**Exercise goal:** Each line from the one that contains "for node in" to the end of the material must be set down exactly, and no line before it.

**Supplied material:**
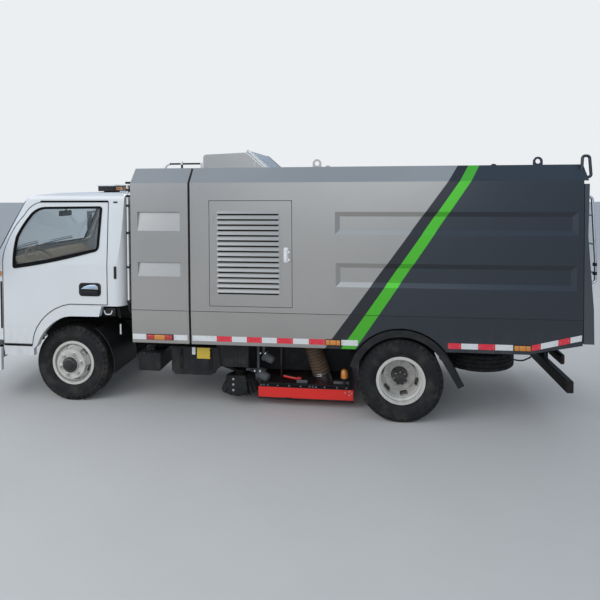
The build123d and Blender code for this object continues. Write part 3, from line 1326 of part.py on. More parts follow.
with BuildPart() as cab_front:
    add(portion(cab_skin, (CAB_BELT_SPLIT_X, -FAR, 400), (4500, FAR, COWL_Z)))
    with BuildSketch(cross(4100)):
        with Locations((0, GRILLE[2])):
            RectangleRounded(GRILLE[0], GRILLE[1], 30)
    extrude(amount=300, mode=Mode.SUBTRACT)
save(cab_front.part, "cab_front")

with BuildPart() as grille:
    add(cab_skin)
    with BuildSketch(cross(4100)):
        with Locations((0, GRILLE[2])):
            RectangleRounded(GRILLE[0], GRILLE[1], 30)
    extrude(amount=300, mode=Mode.INTERSECT)
    with BuildSketch(cross(4100)):
        with Locations((0, GRILLE[2])):
            with GridLocations(0, 38, 1, GRILLE_SLOTS):
                Rectangle(GRILLE[0] - 80, 20)
    extrude(amount=300, mode=Mode.SUBTRACT)
save(grille.part, "grille")

with BuildPart() as cab_sides:
    add(portion(cab_skin, (CAB_BACK_SPLIT_X, -FAR, 400), (4500, FAR, CAB_ROOF_SPLIT_Z)))
    with BuildSketch(deck(400)):
        with Locations((CAB_BELT_SPLIT_X + 500, 0)):
            Rectangle(1000, 2400)
    extrude(amount=COWL_Z - 400, mode=Mode.SUBTRACT)
    add(screen_prism(), mode=Mode.SUBTRACT)
    add(door_hole, mode=Mode.SUBTRACT)
    add(mirrored(door_hole), mode=Mode.SUBTRACT)
    for outboard in (1, -1):
        with BuildSketch(side(915 + 30 * outboard if outboard > 0 else -(CAB_HALF_WIDTH - CAB_WALL))):
            add(traced((*FLARE_OUTER, *FLARE_INNER)))
        extrude(amount=60)
save(cab_sides.part, "cab_sides")

with BuildPart() as cab_glass:
    add(glass_skin)
    add(screen_prism(), mode=Mode.INTERSECT)
with BuildPart() as back_glass:
    add(glass_skin)
    add(back_window_prism(), mode=Mode.INTERSECT)
with BuildPart() as cab_windows:
    add(cab_glass.part)
    add(back_glass.part)
save(cab_windows.part, "cab_windows")

with BuildPart() as door:
    add(cab_skin)
    add(door_prism, mode=Mode.INTERSECT)
    add(window_prism, mode=Mode.SUBTRACT)
save(door.part, "door_left")
save(mirrored(door.part), "door_right")

with BuildPart() as door_window:
    add(glass_skin)
    add(window_prism, mode=Mode.INTERSECT)
save(door_window.part, "door_window_left")
save(mirrored(door_window.part), "door_window_right")

# Cab floor with the engine's tunnel, step wells and pivot lugs
FLOOR_SIDE_Y = CAB_HALF_WIDTH - CAB_WALL - 7
TUNNEL = (300, 1100, 30)
with BuildPart() as cab_floor:
    with BuildSketch(side(CAB_HALF_WIDTH)):
        Polygon(
            (2700, CAB_FLOOR_Z), (3420, CAB_FLOOR_Z), (3700, FOOT_FLOOR_Z), (4300, FOOT_FLOOR_Z),
            (4300, FOOT_FLOOR_Z + 40), (3718, FOOT_FLOOR_Z + 40), (3438, CAB_FLOOR_Z + 40),
            (2700, CAB_FLOOR_Z + 40), align=None,
        )
    extrude(amount=2 * CAB_HALF_WIDTH)
    with BuildSketch(deck(CAB_FLOOR_Z)):
        with Locations(((2700 + 3520) / 2, 0)):
            Rectangle(820, 2 * (TUNNEL[0] + TUNNEL[2]))
    extrude(amount=TUNNEL[1] + TUNNEL[2] - CAB_FLOOR_Z)
    with BuildSketch(deck(900)):
        with Locations(((2700 + 3490) / 2, 0)):
            Rectangle(790, 2 * TUNNEL[0])
    extrude(amount=TUNNEL[1] - 900, mode=Mode.SUBTRACT)
    add(cab_form(CAB_WALL), mode=Mode.INTERSECT)
    with BuildSketch(deck(400)):
        with Locations((3500, 0)):
            Rectangle(1800, 2 * FLOOR_SIDE_Y)
    extrude(amount=1000, mode=Mode.INTERSECT)
    for outboard in (1, -1):
        tread_y = (600 + CAB_HALF_WIDTH - CAB_WALL) / 2 * outboard
        with BuildSketch(deck(560)):
            with Locations((3855, tread_y)):
                Rectangle(200, CAB_HALF_WIDTH - CAB_WALL - 600)
        extrude(amount=38)
        with BuildSketch(deck(560)):
            with Locations((3855, 612 * outboard)):
                Rectangle(200, 24)
        extrude(amount=FOOT_FLOOR_Z - 560)
        with BuildSketch(side(422 * outboard + 12)):
            Polygon((4060, 765), (4180, 765), (4184, 690), (4150, 662), (4116, 690), align=None)
            with Locations(CAB_PIVOT):
                Circle(CAB_PIVOT_RADIUS + RUNNING_CLEARANCE, mode=Mode.SUBTRACT)
        extrude(amount=24)
save(cab_floor.part, "cab_floor")

SEAT_Y = 600
with BuildPart() as seats:
    for outboard in (1, -1):
        with BuildSketch(side(SEAT_Y * outboard + 230)):
            Polygon(
                (3000, 1052), (3480, 1052), (3500, 1200), (3470, 1225), (3060, 1190), (3000, 1190), align=None,
            )
        extrude(amount=460)
        with BuildSketch(side(SEAT_Y * outboard + 225)):
            Polygon(
                (2960, 1150), (3060, 1190), (2950, 1640), (2935, 1860), (2845, 1860), (2840, 1640), align=None,
            )
        extrude(amount=450)
save(seats.part, "seats")

STEER_WHEEL = (3745, 1405)
STEER_LEAN = 40
with BuildPart() as dashboard:
    with BuildSketch(side(700)):
        Polygon(
            (4142, 1100), (3960, 1120), (3900, 1230), (3945, 1380), (4040, 1440), (4142, 1440), align=None,
        )
    extrude(amount=1400)
    column = Vector(cos(radians(STEER_LEAN + 5)), 0, -sin(radians(STEER_LEAN + 5)))
    hub_place = Vector(REAR_AXLE_X + STEER_WHEEL[0], SEAT_Y, STEER_WHEEL[1])
    with BuildSketch(Plane(origin=hub_place, z_dir=column)):
        Circle(34)
    extrude(amount=280)
    with BuildSketch(Plane(origin=hub_place, x_dir=(0, 1, 0), z_dir=column)):
        Circle(215)
        Circle(190, mode=Mode.SUBTRACT)
        for spoke in (0, 120, 240):
            with Locations(Location((0, 0, 0), (0, 0, 90 + spoke))):
                with Locations((100, 0)):
                    Rectangle(200, 30)
    extrude(amount=22)
save(dashboard.part, "dashboard")

with BuildPart() as mirrors:
    for outboard in (1, -1):
        with BuildSketch(deck(1480)):
            with Locations((4120, 1085 * outboard)):
                RectangleRounded(70, 190, 20)
        extrude(amount=380)
        with BuildLine() as arm_path:
            FilletPolyline(
                (REAR_AXLE_X + 4104, 880.5 * outboard, 1400), (REAR_AXLE_X + 4166, 958 * outboard, 1400),
                (REAR_AXLE_X + 4120, 1085 * outboard, 1410), (REAR_AXLE_X + 4120, 1085 * outboard, 1500),
                radius=20,
            )
        with BuildSketch(Plane(origin=arm_path.line @ 0, z_dir=arm_path.line % 0)):
            Circle(13)
        sweep()
save(mirrors.part, "mirrors")
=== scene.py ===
"""Looks of a compact suction street sweeper truck, dressed around its packed construction.

Lengths are metres. X points forward, Y to the truck's left, Z up, with the ground at zero. Stations
along the truck are given forward from the rear axle, as on a chassis drawing, and moved into the
frame by Layout.
"""
import json
import logging
import math
import random
from dataclasses import dataclass
from enum import Enum
from typing import Iterable, Optional, Sequence

import bmesh
import bpy
from mathutils import Matrix, Vector
from mathutils.bvhtree import BVHTree

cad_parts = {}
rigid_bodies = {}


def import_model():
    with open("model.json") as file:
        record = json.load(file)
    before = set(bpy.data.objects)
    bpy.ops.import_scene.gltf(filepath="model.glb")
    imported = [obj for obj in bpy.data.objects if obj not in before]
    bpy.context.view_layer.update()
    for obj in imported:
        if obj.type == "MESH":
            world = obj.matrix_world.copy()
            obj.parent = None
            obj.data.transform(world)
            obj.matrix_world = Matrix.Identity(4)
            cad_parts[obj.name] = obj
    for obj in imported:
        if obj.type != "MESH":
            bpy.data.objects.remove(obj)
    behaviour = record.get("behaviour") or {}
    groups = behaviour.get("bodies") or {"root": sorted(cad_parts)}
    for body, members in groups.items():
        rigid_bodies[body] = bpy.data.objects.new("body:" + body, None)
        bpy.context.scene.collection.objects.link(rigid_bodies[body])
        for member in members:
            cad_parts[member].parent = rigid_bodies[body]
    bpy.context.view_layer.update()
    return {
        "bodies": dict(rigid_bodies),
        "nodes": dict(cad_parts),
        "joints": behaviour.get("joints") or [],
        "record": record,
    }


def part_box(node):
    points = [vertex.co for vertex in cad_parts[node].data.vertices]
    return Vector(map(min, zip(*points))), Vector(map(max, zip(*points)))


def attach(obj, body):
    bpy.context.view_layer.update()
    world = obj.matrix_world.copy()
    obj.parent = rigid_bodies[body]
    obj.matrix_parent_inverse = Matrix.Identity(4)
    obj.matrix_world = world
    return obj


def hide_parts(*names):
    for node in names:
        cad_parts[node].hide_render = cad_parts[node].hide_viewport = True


LOG = logging.getLogger("sweeper")
Point = Sequence[float]
Colour = tuple[float, float, float]
Profile = tuple[tuple[float, float], ...]
Strip = tuple[float, float, str]
DUST: Colour = (0.30, 0.26, 0.21)
SILVER: Colour = (0.62, 0.61, 0.57)
BODY_GREY: Colour = (0.40, 0.38, 0.355)
SLATE: Colour = (0.045, 0.052, 0.062)
SAFETY_RED: Colour = (0.78, 0.022, 0.014)
SIDES = (("left", 1), ("right", -1))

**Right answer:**
    for node in names:
        cad_parts[node].hide_render = cad_parts[node].hide_viewport = True


LOG = logging.getLogger("sweeper")
Point = Sequence[float]
Colour = tuple[float, float, float]
Profile = tuple[tuple[float, float], ...]
Strip = tuple[float, float, str]
DUST: Colour = (0.30, 0.26, 0.21)
SILVER: Colour = (0.62, 0.61, 0.57)
BODY_GREY: Colour = (0.40, 0.38, 0.355)
SLATE: Colour = (0.045, 0.052, 0.062)
SAFETY_RED: Colour = (0.78, 0.022, 0.014)
SIDES = (("left", 1), ("right", -1))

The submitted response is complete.